### [CAD and scene scripts]
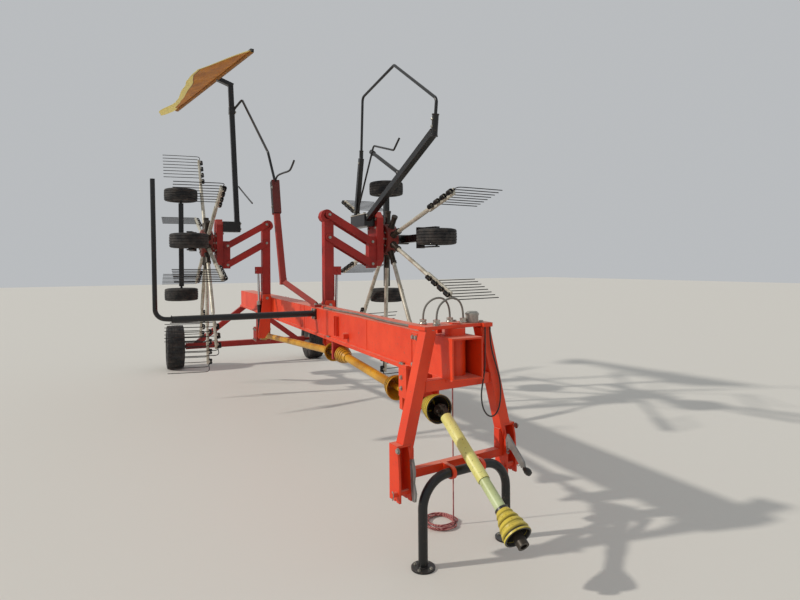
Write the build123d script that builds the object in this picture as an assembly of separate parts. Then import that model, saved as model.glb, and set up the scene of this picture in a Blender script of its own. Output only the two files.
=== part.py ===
from build123d import *
import os
from math import cos, radians, sin, tan

# Two-rotor hay rake, parked with both rotors folded up. Millimetres.
# Working frame: +X towards the tractor, +Y to the machine's left, +Z up,
# X = 0 is one BEAM_FRONT behind the front end of the chassis beam, Z = 0 is the ground.
# Everything is moved at the end so that the origin is under the middle of the machine.

# Chassis beam: a box section, open at its front end, on a bottom flange that is wider
BEAM_TOP = 1220
BEAM_DEPTH = 260
BEAM_WIDTH = 200
BEAM_WALL = 10
FLANGE_WIDTH = 240
FLANGE_THICK = 25
FLANGE_FRONT = 20
BEAM_FRONT = 565
AXLE_X = -6350
SADDLE = (90, 170)
SADDLE_THICK = 14
STUB_X, STUB_Z, STUB_RADIUS, STUB_OUT = -1120, 1048, 26, 45
CHANNEL_X, CHANNEL_LOW, CHANNEL_HIGH, CHANNEL_DEEP = -1380, 1020, 1190, 24

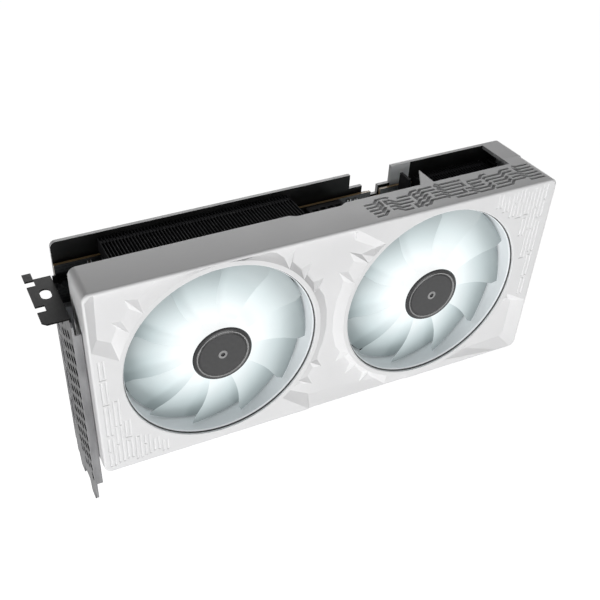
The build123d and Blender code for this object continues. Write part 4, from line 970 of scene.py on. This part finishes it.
def blade_rows(mesh, x, z, tip_r, middle_y, start):
    """Closed twisted aerofoil with camber and a swept, rounded tip."""
    rows = []
    for station in range(BLADE_STATIONS):
        share = station / (BLADE_STATIONS - 1)
        radius = (HUB_R - BLADE_SINK) + (tip_r - HUB_R + BLADE_SINK) * share
        ease = share ** BLADE_EASE
        chord, pitch, sweep = (a + (b - a) * ease for a, b in zip(BLADE_ROOT, BLADE_TIP))
        if share > TIP_TAPER[0]:
            chord *= 1 - TIP_TAPER[1] * (share - TIP_TAPER[0])
        pitch = math.radians(pitch)
        row = []
        for side in (1, -1):
            for step in range(CHORD_STATIONS):
                along = step / (CHORD_STATIONS - 1) if side > 0 else 1 - step / (CHORD_STATIONS - 1)
                offset = (along - 0.5) * chord
                body = math.sqrt(max(0.0, along * (1 - along))) * BLADE_T + BLADE_EDGE
                lift = BLADE_CAMBER * chord * 4 * along * (1 - along) + side * body / 2
                tangent = offset * math.cos(pitch) + lift * math.sin(pitch)
                axial = -offset * math.sin(pitch) + lift * math.cos(pitch)
                turn = start + math.radians(sweep * ease) + tangent / radius
                across = x + radius * MM * math.sin(turn)
                up = z + radius * MM * math.cos(turn)
                row.append(mesh.verts.new((across, middle_y + axial * MM, up)))
        rows.append(row)
    for first, second in zip(rows, rows[1:]):
        strip(mesh, first, second)
    for row in (rows[0], rows[-1]):
        half = len(row) // 2
        for i in range(half - 1):
            mesh.faces.new((row[i], row[i + 1], row[-2 - i], row[-1 - i]))


def build_rotor(side, materials):
    """Blades round a cup-shaped hub with a pale ring and a seat for the disc."""
    low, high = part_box(f"{side}_fan_rotor")
    x, z = (low.x + high.x) / 2, (low.z + high.z) / 2
    tip_r = (high.x - low.x) / 2 / MM - TIP_CLEARANCE
    mesh = bmesh.new()
    middle_y = FRONT_Y + BLADE_SET_BACK * MM
    for index in range(BLADES):
        blade_rows(mesh, x, z, tip_r, middle_y, 2 * math.pi * index / BLADES)
    seat = (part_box(f"{side}_fan_hub_cap")[0].y - low.y) / MM + CAP_LAP
    deep = (high.y - low.y) / MM
    inside = HUB_R - HUB_WALL
    lathe(mesh, (x, z), low.y, [
        (0.2, seat, 1), (HUB_RING_R, seat, 1), (HUB_RING_R, 0.35, 2), (HUB_RING_R + 0.2, 0.05, 2),
        (HUB_RING_R + 0.75, 0.0, 1), (HUB_RING_R + 0.95, 0.15, 1), (HUB_R - 0.5, 0.2, 1), (HUB_R, 0.8, 0),
        (HUB_R, deep, 0), (inside, deep, 1), (inside, 1.8, 1), (2.2, 1.8, 1), (0.2, 1.8, 1),
    ])
    piece = add_piece(f"{side}_rotor_skin", mesh, f"{side}_fan", materials, ROTOR_SHARP)
    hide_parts(f"{side}_fan_rotor")


def build_hub_cap(side, materials):
    """Plain disc: a pale ring round a dark dimple in a dished centre."""
    low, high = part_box(f"{side}_fan_hub_cap")
    centre = (low.x + high.x) / 2, (low.z + high.z) / 2
    radius = (high.x - low.x) / 2 / MM
    deep = (high.y - low.y) / MM
    mesh = bmesh.new()
    lathe(mesh, centre, low.y, [
        (0.15, 0.35, 1), (1.1, 0.35, 1), (1.15, 0.02, 2), (1.3, 0.0, 2), (2.1, 0.0, 2), (2.3, 0.12, 0),
        (2.8, 0.14, 0), (5.0, 0.10, 0), (8.0, 0.10, 0), (radius - 0.9, 0.10, 1), (radius - 0.25, 0.12, 1),
        (radius, 0.3, 1), (radius, deep, 1), (0.15, deep, 1),
    ])
    piece = add_piece(f"{side}_hub_disc", mesh, f"{side}_fan", materials, ROTOR_SHARP)
    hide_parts(f"{side}_fan_hub_cap")


def hub_disc_grey():
    """Dark grey face whose colour and roughness drift with a noise."""
    made = Shader("hub_disc_grey", (0.03, 0.03, 0.031), 0.38)
    return made.vary((0.032, 0.032, 0.033), 500, 0.12, (0.32, 0.44)).bump(2600, 0.000006).material


# -------- small visible details, millimetres
TAB_PITCH = 1.6
TAB_GAP = 0.4
TAB_SIZE = (2.4, 0.5)  # along Y, along Z
TAB_ROWS = (5.2, 2.0)  # in from the stack's rear and from its front
GUSSET_U = 178.8
GUSSET_DROP = 0.6
GUSSET = (8.4, 14.5, 1.4)  # along X, along Y, along Z
PART_SEED = 3
PART_COUNT = 46
PART_START = 8
PART_PITCH = 3.6
PART_SHIFT = 0.6
PART_EDGE = 4
PART_DROPS = (2.6, 4.2, 6.0)
PART_SIZES = ((1.0, 0.5, 0.45), (1.6, 0.8, 0.7), (2.0, 1.2, 0.9))
PART_CAP = 0.22
CLEAR_X = ((0.068, 0.0945), (0.108, 0.118))  # stretches of the board left bare, in metres


def bar(mesh, low, high, material=0):
    """Box with its corners given, in metres."""
    xs, ys, zs = zip(low, high)
    vertices = [mesh.verts.new((x, y, z)) for x in xs for y in ys for z in zs]
    sides = ((0, 1, 3, 2), (4, 6, 7, 5), (0, 4, 5, 1), (2, 3, 7, 6), (0, 2, 6, 4), (1, 5, 7, 3))
    for face in fill(mesh, vertices, sides):
        face.material_index = material


def build_fin_tabs(material):
    """Folded locking tabs along the upper edge of the left and right fin stacks."""
    for place in ("left", "right"):
        low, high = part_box(f"fin_stack_{place}")
        pitch, gap = TAB_PITCH * MM, TAB_GAP * MM
        count = int((high.x - low.x) / pitch)
        mesh = bmesh.new()
        for row_y in (high.y - TAB_ROWS[0] * MM, low.y + TAB_ROWS[1] * MM):
            for index in range(count):
                x = low.x + index * pitch + gap
                end = (x + pitch - 2 * gap, row_y + TAB_SIZE[0] * MM, high.z)
                bar(mesh, (x, row_y, high.z - TAB_SIZE[1] * MM), end)
        add_piece(f"fin_tabs_{place}", mesh, "card", [material])


def build_gusset(white, black):
    """Triangular web and dark post at the left end of the opening behind the top edge."""
    mesh = bmesh.new()
    wide, deep, thick = GUSSET
    x0 = SHROUD_LOW.x + GUSSET_U * MM
    z1 = SHROUD_HIGH.z - GUSSET_DROP * MM
    y0 = FRONT_Y + (SIDE_DEPTH - GUSSET_DROP) * MM
    y1 = y0 + deep * MM
    corners = [(x0, y0, z1), (x0 + wide * MM, y0, z1), (x0 + wide * MM, y1, z1)]
    upper = [mesh.verts.new(c) for c in corners]
    lower = [mesh.verts.new((c[0], c[1], c[2] - thick * MM)) for c in corners]
    mesh.faces.new(upper)
    mesh.faces.new(lower[::-1])
    strip(mesh, upper, lower)
    add_piece("shroud_gusset", mesh, "card", [white], 30)
    mesh = bmesh.new()
    post_low = (x0 - 1.6 * MM, y1 - 6.0 * MM, z1 - 12.0 * MM)
    post_high = (x0 - 0.2 * MM, y1 + 2.0 * MM, z1 - 0.2 * MM)
    bar(mesh, post_low, post_high)
    add_piece("opening_post", mesh, "card", [black])


def build_small_parts(chip, tin):
    """Rows of tiny resistors and capacitors on the board's front, near its upper edge."""
    draw = random.Random(PART_SEED)
    mesh = bmesh.new()
    for index in range(PART_COUNT):
        shift = draw.uniform(-PART_SHIFT, PART_SHIFT)
        x = BOARD_LOW.x + (PART_START + PART_PITCH * index + shift) * MM
        bare = any(low < x < high for low, high in CLEAR_X)
        if bare or x > BOARD_HIGH.x - PART_EDGE * MM:
            continue
        z = BOARD_HIGH.z - draw.choice(PART_DROPS) * MM
        wide, tall, thick = draw.choice(PART_SIZES)
        front = BOARD_LOW.y - thick * MM
        cap = PART_CAP * wide * MM
        x1 = x + wide * MM
        z1 = z + tall * MM
        body_low = (x + 0.6 * cap, front + 0.03 * MM, z + 0.02 * MM)
        body_high = (x1 - 0.6 * cap, BOARD_LOW.y, z1 - 0.02 * MM)
        bar(mesh, (x, front, z), (x + cap, BOARD_LOW.y, z1), 1)
        bar(mesh, body_low, body_high)
        bar(mesh, (x1 - cap, front, z), (x1, BOARD_LOW.y, z1), 1)
    add_piece("board_small_parts", mesh, "card", [chip, tin])


# -------- stage
def seen_rays(tree):
    """1 for rays that show the background: straight to the camera, in a reflection or through glass."""
    paths = tree.nodes.new("ShaderNodeLightPath")
    total = paths.outputs["Is Camera Ray"]
    for kind in ("Is Glossy Ray", "Is Transmission Ray"):
        either = tree.nodes.new("ShaderNodeMath")
        either.operation = "MAXIMUM"
        tree.links.new(total, either.inputs[0])
        tree.links.new(paths.outputs[kind], either.inputs[1])
        total = either.outputs[0]
    return total


def build_stage():
    """Floor that takes shadows and looks white to the camera."""
    data = bpy.data.meshes.new("floor")
    half = STAGE_SIZE / 2
    corners = [(-half, -half, 0), (half, -half, 0), (half, half, 0), (-half, half, 0)]
    data.from_pydata(corners, [], [(0, 1, 2, 3)])
    floor = add_object("floor", data)
    floor.location.z = CAD_BOX[0].z - FLOOR_DROP
    material = bpy.data.materials.new("floor")
    material.use_nodes = True
    tree = material.node_tree
    tree.nodes.clear()
    seen = seen_rays(tree)
    diffuse = tree.nodes.new("ShaderNodeBsdfDiffuse")
    diffuse.inputs["Color"].default_value = (0.85, 0.85, 0.85, 1)
    glow = tree.nodes.new("ShaderNodeEmission")
    glow.inputs["Color"].default_value = (1, 1, 1, 1)
    strength = tree.nodes.new("ShaderNodeMath")
    strength.operation = "MULTIPLY"
    strength.inputs[1].default_value = FLOOR_GLOW
    tree.links.new(seen, strength.inputs[0])
    tree.links.new(strength.outputs[0], glow.inputs["Strength"])
    both = tree.nodes.new("ShaderNodeAddShader")
    tree.links.new(diffuse.outputs[0], both.inputs[0])
    tree.links.new(glow.outputs[0], both.inputs[1])
    output = tree.nodes.new("ShaderNodeOutputMaterial")
    tree.links.new(both.outputs[0], output.inputs["Surface"])
    data.materials.append(material)


def build_world():
    """White behind the card, with little light of its own."""
    world = bpy.data.worlds.new("studio")
    bpy.context.scene.world = world
    world.use_nodes = True
    tree = world.node_tree
    background = tree.nodes["Background"]
    strength = tree.nodes.new("ShaderNodeMapRange")
    strength.inputs["To Min"].default_value = WORLD_DIM
    strength.inputs["To Max"].default_value = 1.0
    tree.links.new(seen_rays(tree), strength.inputs["Value"])
    tree.links.new(strength.outputs["Result"], background.inputs["Strength"])
    background.inputs["Color"].default_value = (1, 1, 1, 1)


def add_lamp(name, place, aim, size, power):
    lamp = bpy.data.lights.new(name, "AREA")
    lamp.shape = "RECTANGLE"
    lamp.size, lamp.size_y = size
    lamp.energy = power
    made = add_object(name, lamp)
    made.location = place
    made.rotation_euler = (Vector(aim) - Vector(place)).to_track_quat("-Z", "Y").to_euler()


def build_lights():
    middle = (CAD_BOX[0] + CAD_BOX[1]) / 2
    for name, place, size, power in LAMPS:
        add_lamp(name, place, middle, size, power)


def build_camera():
    data = bpy.data.cameras.new("camera")
    data.lens = CAMERA_LENS
    data.sensor_width = CAMERA_SENSOR
    data.shift_x, data.shift_y = CAMERA_SHIFT
    data.clip_start, data.clip_end = CAMERA_CLIP
    camera = add_object("camera", data)
    camera.location = CAMERA_PLACE
    camera.rotation_euler = Euler([math.radians(a) for a in CAMERA_TURN])
    bpy.context.scene.camera = camera


def bevel_nodes():
    """Small rounds on the CAD pieces whose edges show."""
    rounds = {"backplate": 0.25, "io_bracket": 0.12, "pcb": 0.08, "power_connector": 0.15}
    for name, width in rounds.items():
        modifier = NODES[name].modifiers.new("edge_round", "BEVEL")
        modifier.width = width * MM
        modifier.segments = 2
        modifier.limit_method = "ANGLE"
        modifier.angle_limit = math.radians(40)


build_camera()
build_stage()
build_world()
build_lights()
dress_nodes()
bevel_nodes()
WHITE = white_plastic()
HUB_BLACK = polymer("hub_black", (0.009, 0.009, 0.010), 0.25, 600)
HUB_LIGHT = polymer("hub_light_ring", (0.28, 0.28, 0.28), 0.4, 900)
build_shroud([WHITE, groove_plastic(), duct_painted_glow(), gap_painted_shade()])
DISC_GREY = hub_disc_grey()
for fan_side in ("left", "right"):
    build_rotor(fan_side, [fan_blades_painted_glow(fan_side), HUB_BLACK, HUB_LIGHT])
    build_hub_cap(fan_side, [DISC_GREY, HUB_BLACK, HUB_LIGHT])
FINS = NODES["fin_stack_left"].data.materials[0]
build_fin_tabs(FINS)
build_gusset(WHITE, FINS)
PART_BODY = polymer("part_body", (0.05, 0.04, 0.03), 0.5, 900)
PART_TIN = metal("part_tin", (0.6, 0.6, 0.6), 0.3, 900)
build_small_parts(PART_BODY, PART_TIN)

bpy.context.scene.view_settings.view_transform = "Standard"
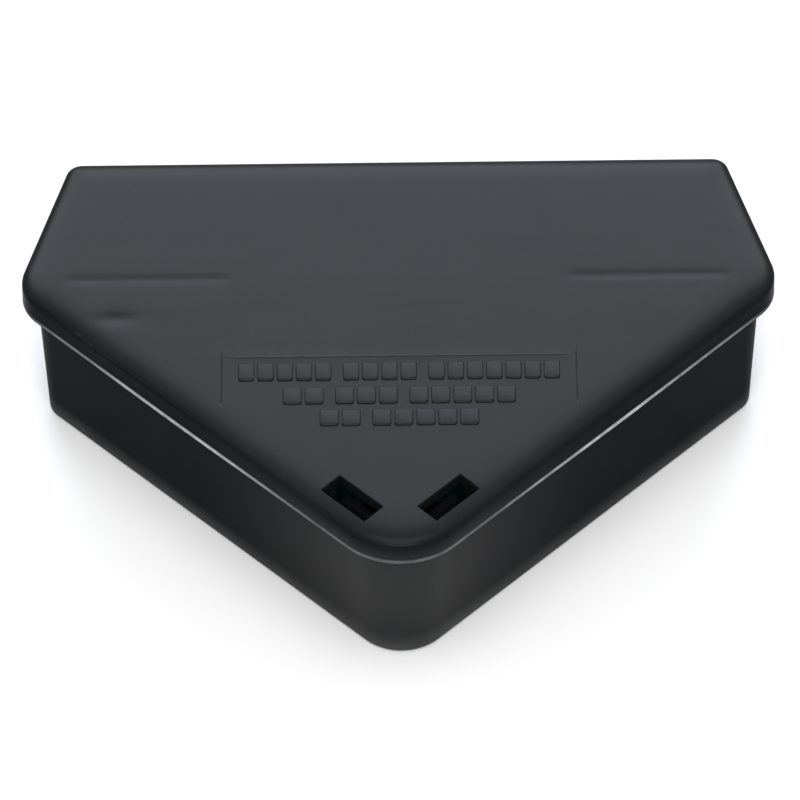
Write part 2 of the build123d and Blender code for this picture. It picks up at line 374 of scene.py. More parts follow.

### [TASK INSTRUCTIONS]
In the lines above, locate the string "code". Copy every line where it occurs.

### [SOLUTION FOR THIS PROBLEM]
The build123d and Blender code for this object continues. Write part 4, from line 970 of scene.py on. This part finishes it.
Write part 2 of the build123d and Blender code for this picture. It picks up at line 374 of scene.py. More parts follow.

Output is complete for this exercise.